= Information cycle =

'

The term information cycle refers to the way information is processed and distributed and how it changes over time. It is usually used to describe the progression of media coverage relating to a particular newsworthy event or topic during which information goes through various stages of reporting and publication.

In the cycle model, information begins circulation with a news story presented via the Internet, television, radio, or newspaper, followed by its release in magazines. The information is then researched by scholars and published in academic journals or books and presented at academic conferences. Finally, if the information is considered important enough, it is included in reference works such as handbooks and encyclopedias.

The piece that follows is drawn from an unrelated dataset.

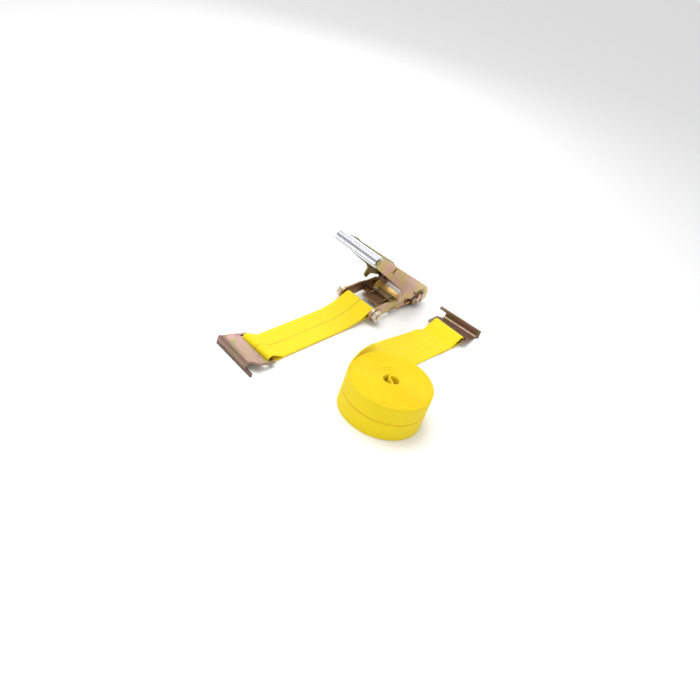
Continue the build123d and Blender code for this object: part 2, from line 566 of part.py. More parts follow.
# ---------------------------------------------------------------- the whole part
def build():
    """Every node's shape, by name, before the move to the part's origin."""
    nodes = {}
    plate = frame_plate()
    nodes["frame_plate_far"] = on_frame(plate)
    nodes["frame_plate_near"] = on_frame(mirrored(plate))
    nodes["frame_cross_plate"] = on_frame(frame_cross_plate())
    nodes["cross_plate_rivets"] = on_frame(Compound(cross_plate_rivets()))
    nodes["strap_bolt"] = on_frame(strap_bolt())
    nodes["strap_bolt_nut"] = on_frame(strap_nut())
    nodes["bolt_sleeve"] = on_frame(ring(SLEEVE_R, BOLT_R, -FRAME_IN, FRAME_IN, FRAME_LENGTH))
    washers = [ring(BOLT_WASHER_R, BOLT_R, *sorted((side * FRAME_OUT, side * (FRAME_OUT + BOLT_WASHER_THICK))),
                     FRAME_LENGTH)
               for side in (-1, 1)]
    nodes["bolt_washers"] = on_frame(Compound(washers))

    nodes["spool_half_front"] = spool_half(1)
    nodes["spool_half_rear"] = spool_half(-1)
    wheel = gear()
    nodes["gear_far"] = Pos(*HUB) * wheel
    nodes["gear_near"] = Pos(*HUB) * mirrored(wheel)
    nodes["cotter_pin_far"] = cotter_pin(COTTER_Y)
    nodes["cotter_pin_near"] = cotter_pin(-COTTER_Y)
    hub_washers = [ring(24, SPOOL_R, *sorted((side * (CHEEK_OUT + 0.2), side * WASHER_OUT))) for side in (-1, 1)]
    nodes["hub_washers"] = Pos(*HUB) * Compound(hub_washers)

    cheek = handle_cheek()
    nodes["handle_cheek_far"] = on_handle(cheek)
    nodes["handle_cheek_near"] = on_handle(mirrored(cheek))
    nodes["handle_grip"] = on_handle(handle_grip())
    nodes["grip_rod"] = on_handle(headed_rod(GRIP_ROD_R, 9.5, HANDLE_LENGTH, 0, GRIP_END))
    nodes["handle_spacer_rod"] = on_handle(headed_rod(SPACER_R, 9, SPACER_U, SPACER_V, CHEEK_OUT))
    nodes["handle_spring_seat"] = on_handle(handle_spring_seat())

    nodes["drive_pawl"] = on_handle(drive_pawl())
    nodes["drive_pawl_guide_rods"] = on_handle(Compound(guide_rods(DRIVE_FLANGE_U, 152, DRIVE_GUIDE_V)))
    nodes["drive_pawl_springs"] = on_handle(Compound(springs(DRIVE_FLANGE_U, DRIVE_SEAT_U, DRIVE_GUIDE_V)))
    nodes["lock_pawl"] = on_frame(lock_pawl())
    nodes["lock_pawl_guide_rods"] = on_frame(Compound(guide_rods(LOCK_FLANGE_E, 116, LOCK_GUIDE_V)))
    nodes["lock_pawl_springs"] = on_frame(Compound(springs(LOCK_FLANGE_E, LOCK_SEAT_E, LOCK_GUIDE_V)))

    nodes["short_strap"] = short_strap()
    nodes["flat_hook_left"] = placed_hook(LEFT_BAR, 180 - HOOK_YAW, LEFT_TILT, True)
    nodes["long_strap_roll"] = long_strap_roll()
    nodes["long_strap_tail"] = long_strap_tail()
    nodes["long_strap_sewn_end"] = long_strap_sewn_end()
    nodes["flat_hook_right"] = placed_hook(RIGHT_BAR, HOOK_YAW, RIGHT_TILT, False)
    return nodes


def origin_shift(nodes):
    """The move that puts the middle of the footprint at the origin."""
    box = Compound(list(nodes.values())).bounding_box()
    return Vector(-(box.min.X + box.max.X) / 2, -(box.min.Y + box.max.Y) / 2, -box.min.Z)


NODES = build()
SHIFT = origin_shift(NODES)

os.makedirs("parts", exist_ok=True)
for name, shape in NODES.items():
    export_step(Pos(*SHIFT) * shape, f"parts/{name}.step")
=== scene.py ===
"""Looks of the ratchet tie down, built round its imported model. Metres, in the model's own frame."""
from math import acos, atan2, cos, exp, pi, radians, sin, sqrt, tan

import bpy
import numpy as np
from mathutils import Matrix, Vector


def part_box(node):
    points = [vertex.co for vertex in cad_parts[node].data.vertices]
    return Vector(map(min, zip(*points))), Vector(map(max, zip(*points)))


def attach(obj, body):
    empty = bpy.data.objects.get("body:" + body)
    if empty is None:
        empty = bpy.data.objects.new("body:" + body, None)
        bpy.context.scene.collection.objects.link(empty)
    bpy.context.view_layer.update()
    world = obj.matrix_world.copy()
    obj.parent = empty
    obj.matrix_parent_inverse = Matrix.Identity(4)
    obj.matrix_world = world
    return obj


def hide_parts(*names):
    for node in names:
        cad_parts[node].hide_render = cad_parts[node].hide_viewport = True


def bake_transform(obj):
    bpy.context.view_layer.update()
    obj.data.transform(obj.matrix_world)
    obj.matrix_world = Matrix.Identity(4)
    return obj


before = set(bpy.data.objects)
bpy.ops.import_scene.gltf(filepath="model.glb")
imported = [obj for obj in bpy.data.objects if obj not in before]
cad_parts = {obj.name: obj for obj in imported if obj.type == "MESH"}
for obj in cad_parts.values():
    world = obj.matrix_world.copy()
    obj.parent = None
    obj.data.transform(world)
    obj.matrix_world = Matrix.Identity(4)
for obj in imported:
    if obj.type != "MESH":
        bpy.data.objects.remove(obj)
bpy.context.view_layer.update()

MM = 0.001
WEB_HALF = 0.0508
WEB_HALF_MM = 50.8


# ---------------------------------------------------------------- where things are
def middle(node):
    """Middle of a node's box."""
    low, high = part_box(node)
    return (Vector(low) + Vector(high)) / 2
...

As information passes through these stages, its content and presentation changes. Initial news coverage may take place as events unfold, and offer only the basics in terms of "who, what, when, and where." News magazines will provide more background information, adding the fifth W, "why," especially in less frequently appearing or specialized periodicals. As more time passes, scholars will research the information and write detailed studies that take historical context and long-term meaning into account. Finally, after a few years, books regarding the information may appear.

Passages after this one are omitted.